Drones—pilotless or unmanned aerial vehicles (UAVs)—have existed since the early twentieth century, but their presence became transformational in the twenty-first century, when they facilitated the surveillance and identification of suspects, as well as practices of ‘targeted killing’ from a distance, in the ‘War on Terror’. Today, drones are present in multiple facets of contemporary life, deployed in fields as wide-ranging as journalism, humanitarian relief, agriculture, and hobbyist photography. How is this technology with military origins becoming civilianized, and what lessons can be drawn from the militarization of everyday life? What legal, geopolitical, and cultural worlds do drones create or curtail? How do drones engender different ways of embodying that which is distant and inaccessible, or re-vision that which is close and familiar? How do they affect the way one encounters and interprets the human and more-than-human worlds?

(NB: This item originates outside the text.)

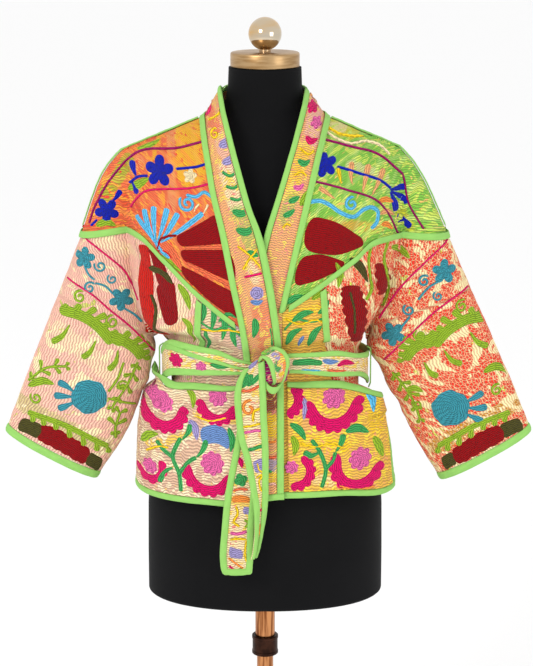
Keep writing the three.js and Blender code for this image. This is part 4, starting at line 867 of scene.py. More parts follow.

Understanding the socio-political implications of this technological revolution requires examining not only what we imagine drones can do, but how drones themselves function as an imaginary of society. In social and cultural criticism, ‘imaginary’ is a flexible term that refers to the values, symbols, and institutions through which a group of people imagine their social whole. Imaginaries mediate collective life and shape the way we live because they are ‘instrumental and futuristic: they project visions of what is good, desirable and worth attaining for a political community; they articulate feasible futures’ (Jasanoff and Kim, 123). Foregrounding imaginaries and aesthetics as key to understanding the normative and ethical elements of drone technology, the project’s long-term goal is to improve regulations and norms around its use: to understand and shape drone futures.